A terceira explicação está na formação do clero português
durante décadas que foi programado e preparado para assistir um campesinato
pobre e sem grandes exigências teológicas e pastorais. Uma formação espiritualista
e ritualista, afastada do mundo real das pessoas, com seminaristas oriundos, na
maioria dos casos, do campesinato português.
Um futuro para a Pastoral Operária?
Desde a Monarquia que a Igreja Portuguesa se desentendeu com
a classe operária, na sua maioria influenciada pelas ideias socialistas, anarcossindicalistas
e republicanas com forte pendor anticlerical.
Os seminaristas
formavam-se sem estudarem de forma crítica a história do Catolicismo Português
e europeu, em particular na sua dimensão social. As vozes proféticas e contestarias
do nosso catolicismo social eram ignoradas com medo da polícia política e da
Hierarquia.
A própria Universidade Católica, que se iniciou com Teologia
e Filosofia, nos anos setenta, não melhorou neste aspeto o currículo dos estudantes.

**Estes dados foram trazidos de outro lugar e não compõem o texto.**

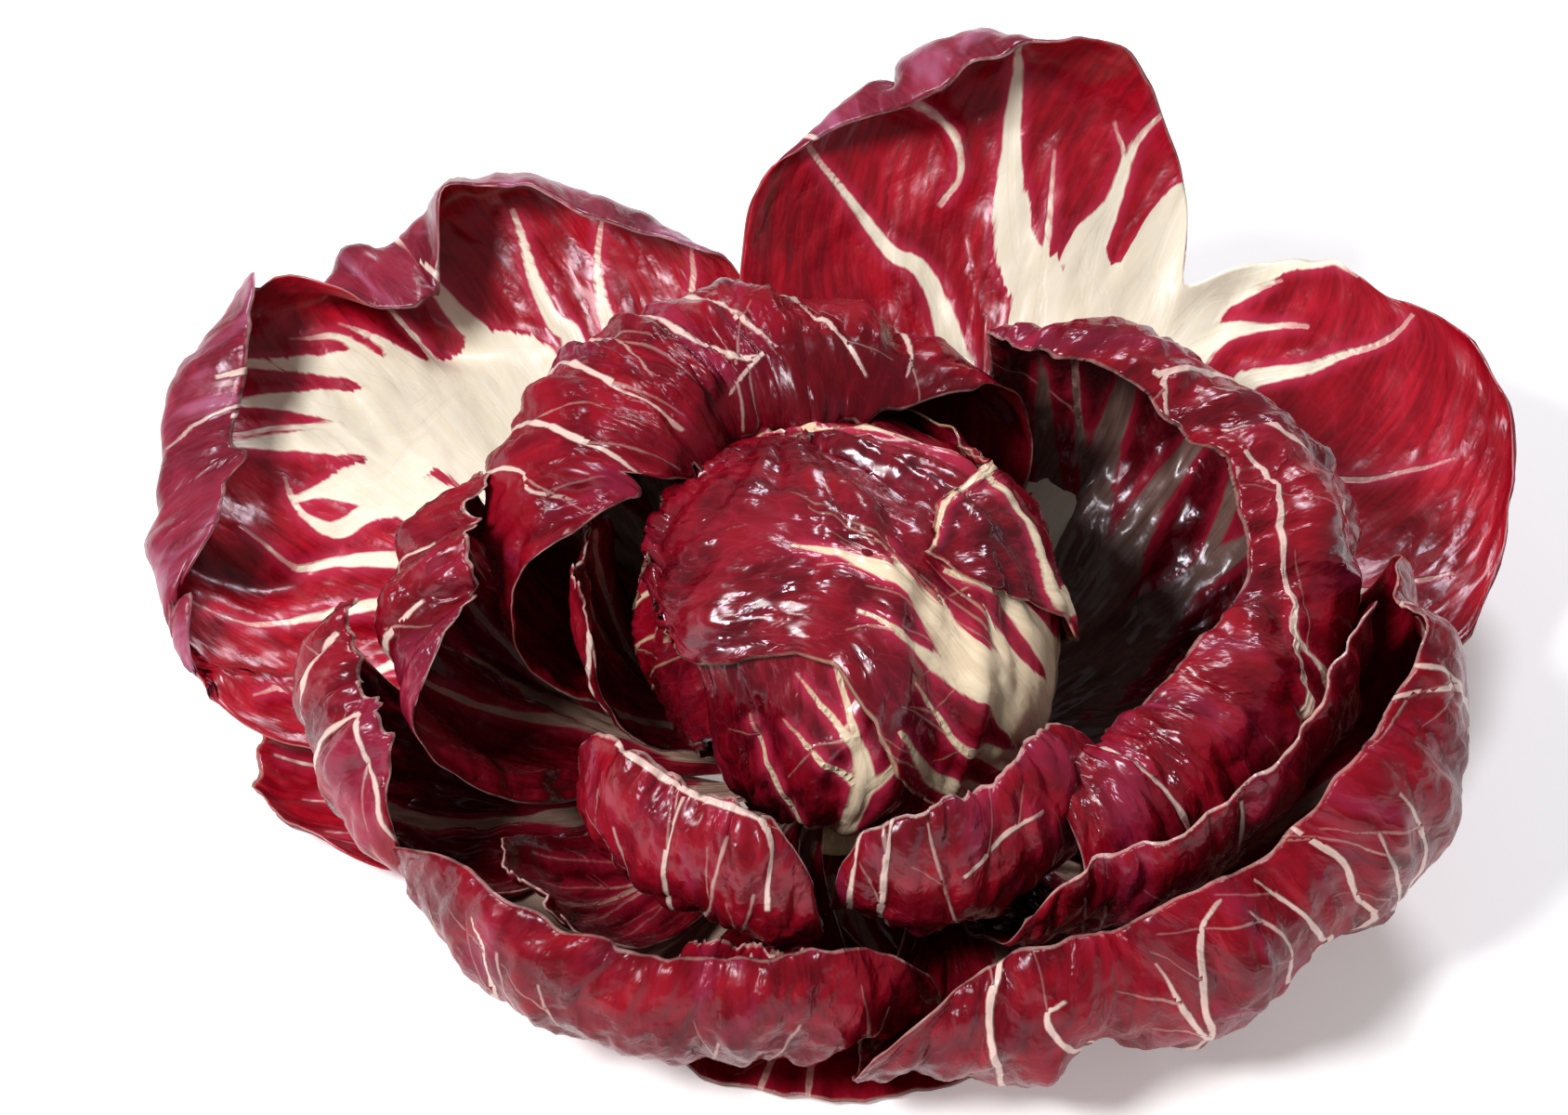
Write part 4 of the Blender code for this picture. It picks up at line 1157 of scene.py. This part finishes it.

Existiu uma exceção de pouca duração, o Instituto Superior de Estudos
Teológicos (ISET) de Lisboa e Porto.
Foi do seminário dos Olivais, do Patriarcado de Lisboa, e dos
seminaristas de algumas Ordens Religiosas, nas décadas de 60/ 70, que veio a
maior contestação a uma Igreja cúmplice e aliada de Salazar a quem chamava de «salvador”.
Em geral estes seminaristas tinham ligações a leigos católicos oposicionistas à
ditadura.
Fica claro que estas e outras realidades condicionaram toda
uma cultura de afastamento e incompreensão do mundo do trabalho que faria
sentido ser debatida e avaliada nos dias de hoje para se traçarem novas
perspectivas para a Pastoral Operária.
Nota: Agradeço mais uma vez o convite da LOC/MTC .Foram dois dias de partilha e fraterno convívio!